• STATED PROBLEM: Quote the material below exactly as written, from the first line to the line that holds "# bottom edge, halfway through the depth.", endpoints included.

• SOURCE EXCERPT:
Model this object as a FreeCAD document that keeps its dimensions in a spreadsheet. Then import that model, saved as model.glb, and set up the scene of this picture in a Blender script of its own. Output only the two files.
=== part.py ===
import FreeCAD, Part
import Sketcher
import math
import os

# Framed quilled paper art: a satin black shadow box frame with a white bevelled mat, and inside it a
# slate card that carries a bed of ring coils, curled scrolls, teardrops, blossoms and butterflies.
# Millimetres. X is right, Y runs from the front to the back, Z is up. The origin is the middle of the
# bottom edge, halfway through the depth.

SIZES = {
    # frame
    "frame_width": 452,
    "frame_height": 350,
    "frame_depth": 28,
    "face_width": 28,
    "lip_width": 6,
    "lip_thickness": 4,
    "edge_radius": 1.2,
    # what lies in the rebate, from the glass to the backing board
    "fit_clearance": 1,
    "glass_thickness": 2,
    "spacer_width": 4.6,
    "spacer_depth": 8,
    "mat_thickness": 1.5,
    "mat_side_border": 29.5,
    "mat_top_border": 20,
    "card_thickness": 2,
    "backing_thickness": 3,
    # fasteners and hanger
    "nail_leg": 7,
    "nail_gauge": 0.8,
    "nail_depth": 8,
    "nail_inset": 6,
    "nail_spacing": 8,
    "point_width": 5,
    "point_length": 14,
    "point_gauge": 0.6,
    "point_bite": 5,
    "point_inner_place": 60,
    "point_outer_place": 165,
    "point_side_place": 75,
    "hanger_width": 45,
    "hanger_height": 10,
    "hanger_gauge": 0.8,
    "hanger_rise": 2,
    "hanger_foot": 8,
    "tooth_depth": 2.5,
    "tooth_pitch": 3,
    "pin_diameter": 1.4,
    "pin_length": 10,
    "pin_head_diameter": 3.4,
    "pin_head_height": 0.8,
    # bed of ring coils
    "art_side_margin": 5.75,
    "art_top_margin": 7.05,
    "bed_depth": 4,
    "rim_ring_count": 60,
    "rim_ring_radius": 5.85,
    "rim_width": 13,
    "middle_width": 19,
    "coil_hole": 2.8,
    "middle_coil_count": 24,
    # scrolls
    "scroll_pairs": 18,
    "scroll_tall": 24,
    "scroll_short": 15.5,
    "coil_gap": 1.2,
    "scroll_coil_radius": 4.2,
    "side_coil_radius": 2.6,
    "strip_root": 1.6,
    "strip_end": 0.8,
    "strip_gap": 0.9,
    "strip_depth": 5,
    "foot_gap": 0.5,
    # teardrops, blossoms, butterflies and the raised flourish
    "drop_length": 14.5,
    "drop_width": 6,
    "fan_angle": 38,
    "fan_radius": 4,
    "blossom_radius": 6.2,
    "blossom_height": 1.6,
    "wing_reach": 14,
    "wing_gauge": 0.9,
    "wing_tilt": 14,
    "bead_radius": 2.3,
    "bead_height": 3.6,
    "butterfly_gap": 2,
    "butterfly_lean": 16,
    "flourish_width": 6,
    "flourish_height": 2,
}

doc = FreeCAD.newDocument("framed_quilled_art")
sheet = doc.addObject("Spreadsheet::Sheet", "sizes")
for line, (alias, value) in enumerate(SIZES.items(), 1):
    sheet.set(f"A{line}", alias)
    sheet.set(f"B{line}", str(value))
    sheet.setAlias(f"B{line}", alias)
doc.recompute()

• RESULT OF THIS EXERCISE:
Model this object as a FreeCAD document that keeps its dimensions in a spreadsheet. Then import that model, saved as model.glb, and set up the scene of this picture in a Blender script of its own. Output only the two files.
=== part.py ===
import FreeCAD, Part
import Sketcher
import math
import os

# Framed quilled paper art: a satin black shadow box frame with a white bevelled mat, and inside it a
# slate card that carries a bed of ring coils, curled scrolls, teardrops, blossoms and butterflies.
# Millimetres. X is right, Y runs from the front to the back, Z is up. The origin is the middle of the
# bottom edge, halfway through the depth.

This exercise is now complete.